Já cruzei com alguns portugueses rabugentos, e até mesmo grosseiros, mas convenhamos que gente chata, sem noção ou sem respeito ao próximo há em todos os lugares, estejam eles acima ou abaixo da Linha do Equador.
Vou citar uma das minhas primeiras experiências com portugueses, antes mesmo de decidir viver aqui.
Eu estava na Feira da Ladra, uma feira de antiguidades que reúne centenas de expositores e é um programa que amo fazer em Lisboa. Simpaticamente, perguntei a um dos vendedores como chegar ao miradouro de Nossa Senhora do Monte, o mais alto da cidade. De imediato o senhor português começou a me indicar o caminho.

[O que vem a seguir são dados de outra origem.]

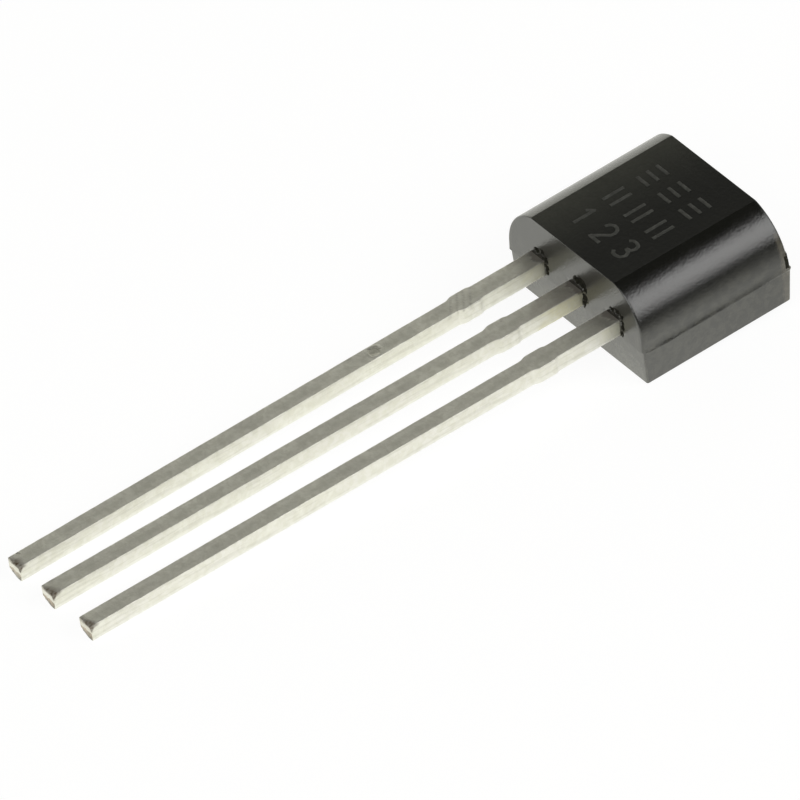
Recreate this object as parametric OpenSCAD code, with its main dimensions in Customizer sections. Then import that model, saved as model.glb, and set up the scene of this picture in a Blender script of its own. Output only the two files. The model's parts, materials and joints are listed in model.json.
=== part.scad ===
// Small three-lead transistor in a flat in-line moulded package, lying on its back.
// Sizes are in millimetres. The case is drawn with its back face on the XY plane, its marked
// face up and its leads along -Y, from the parting outline at y = 0. The whole part is then
// tilted until its back edge and its three lead tips touch the XY plane, as it lies at rest.

/* [Moulded body] */
// Width across the parting line, the widest line of the body
body_width = 4.52; // [4.4:0.01:4.77]
// Height from the lead end to the far end, at the parting line
body_height = 3.87; // [3.8:0.01:4.01]
// Thickness from the back face to the marked face
body_thickness = 2.28; // [2.2:0.01:2.41]
// Height of the parting line and of the leads' lower surface above the back face
parting_height = 0.92; // [0.8:0.01:1]
// Width of the flat marked face
marked_width = 2.8; // [2.6:0.05:3]
// Radius of the round shoulders beside the marked face
shoulder_radius = 1.2; // [1.05:0.01:1.25]
// How far each side wall leans in from the parting line to the back face
side_draft = 0.075; // [0.04:0.005:0.1]
// How far each end wall leans in from the parting line to the back face
back_end_draft = 0.06; // [0.03:0.005:0.1]
// How far each end wall leans in from the parting line to the marked face
marked_end_draft = 0.065; // [0.03:0.005:0.12]

/* [Leads] */
// Distance between the leads' centre lines
lead_pitch = 1.27; // [1.25:0.01:1.29]
// Width of each lead beyond the dam bar
lead_width = 0.41; // [0.38:0.01:0.46]
// Width of each lead from the body to the dam bar, and inside the body
root_width = 0.45; // [0.42:0.01:0.5]
// Thickness of the lead frame's strip
lead_thickness = 0.41; // [0.38:0.01:0.45]
// Length of each lead outside the body
lead_length = 13.55; // [13:0.05:14]
// Distance from the body to the trimmed dam bar
dam_bar_distance = 1.5; // [1:0.05:1.7]
// Width of the trimmed dam bar, along the lead
dam_bar_width = 0.75; // [0.5:0.05:1]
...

"A menina segue os carris do eléctrico (bondinho), aí passa uma escadinha e segue..."
Eis que o português ao lado interrompe: "Não, não tem escadinha. Não sigas por ali, dobras antes da escadinha".
E iniciou-se ali uma discussão: com escadinha, sem escadinha... Eu, parada em frente aos dois homens, que interromperam o que faziam e começaram a discutir sobre algo que não faria a menor diferença a eles, mas a mim sim. Confesso que já não lembro se o caminho afinal tinha ou não escadinha, mas o episódio diz muito sobre ser prestativo e gentil.
E esse não é o meu único exemplo de receptividade e simpatia por aqui. Os portugueses sabem ser generosos, brincalhões e bem-humorados. Eu convivo muito bem com eles, seja em casa, seja nos lugares que frequento.
E, se para alguns, a presença de tantos brasileiros possa ser um incômodo, ou parecer uma ameaça, acredito que, aos poucos, esses portugueses percebam que essa troca é positiva e traz fôlego novo a muitos locais do país. Nenhuma cultura sobrevive encerrada em si mesma, e todos, sem exceções, têm o direito de “descobrir” um mundo novo e mais feliz.